To take advantage of this reactivity and run faster and easier, you need to improve your muscles ability to absorb and return energy, and improve your neuromuscular coordination so that very little energy is lost during the transfer from ground contact to push-off!


 Eccentric and Concentric Muscle Actions

In addition to this elastic return of energy, your muscles are also contracting in very specific ways during various phases of the stride. For example, your hamstrings contract eccentrically during recovery to slow down, or decelerate, the forward swing momentum of your upper thigh. During the stance phase, your calf and Achilles tendon also contract eccentrically to keep your feet from collapsing into your shin. Similarly, your quadriceps contract eccentrically during the stance phase, to decelerate your body and prevent it from collapsing to the ground against the forces of gravity.

In case you are unaware, eccentric muscle contractions are those where the muscle lengthens as it is contracting, effectively tearing the muscle! (Think of the negative portion of a strength exercise, such as lowering a weight to the floor). Concentric muscle contractions, on the other hand, are the opposite. During those contractions, the muscle is shortening as it is contracting (think of the “up” phase of a biceps curl). Concentric contractions occur in the glute and hamstring as you push off during the power phase of the stride. See the graphic below, which does a great job of visually showing what I have just described.
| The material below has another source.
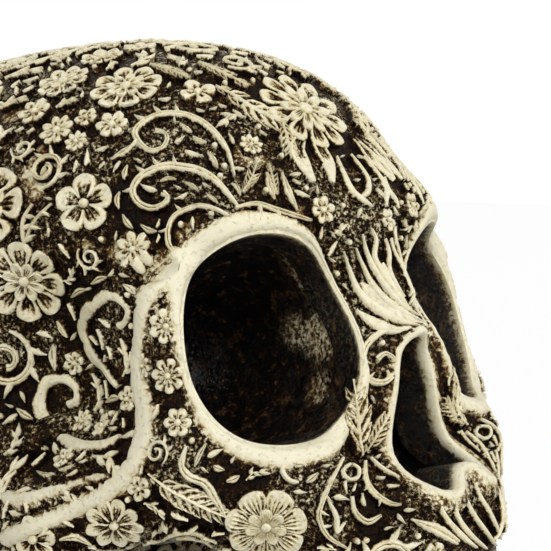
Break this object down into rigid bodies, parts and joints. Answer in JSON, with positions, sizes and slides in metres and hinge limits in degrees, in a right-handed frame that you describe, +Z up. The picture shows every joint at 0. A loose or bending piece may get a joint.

Understanding how certain types of running can place very specific eccentric or concentric stress on the body is important to knowing how to optimally train. For example, running downhill involves dramatic eccentric contractions to our legs that are very damaging! I’m sure you’ve experienced sore quads after running a race or training run that has lots of downhill running. Similarly, running uphill requires very strong glutes and hamstrings to contract concentrically to power you up the hill.

Beyond simply including downhill and uphill running in your training program, you need to include supplemental strength training in your routine that enhances your ability to run down, and up, or on the flat, more easily with a lower risk of injury. Also, when you understand how your muscles function during running, you realize that “traditional” strength training usually won’t provide the right kinds of strength that is needed. For example, a typical leg curl performed on a machine to strengthen the hamstrings produces a very different kind of stress to the hamstring than what actually occurs during the recovery phase of the stride. The machine movement is concentric, and the running stress is eccentric! Remember: the strength exercises we choose must mimic the actual movements and stressors that occur during running, in order to provide the benefits we seek!


Rotation Throughout the Entire Chain

In addition to these muscular contractions, there is also a great deal of rotation going on up and down our “chain” that, if restricted or reduced, reduces performance and increases risk of injury. See the graphic to the right and follow the arrows to see the many forms of rotation throughout your spine, legs, and hips that happen when you run.

Without mobile and elastic hips that allow this rotation to happen freely without restriction, you can’t drive your knee forward from the hips easily and powerfully during the recovery phase of the stride cycle, which is a critical element of good running form. Without mobile and elastic hips, your legs will have to absorb more of the pounding and impact forces, leading to a much greater risk of injury to your calf, Achilles, or hamstring. Without strength and balance in your hips through all planes of motion (side to side, not just front to back), your risk of injury from ITB syndrome or Piriformis syndrome, or some other malady, is much greater.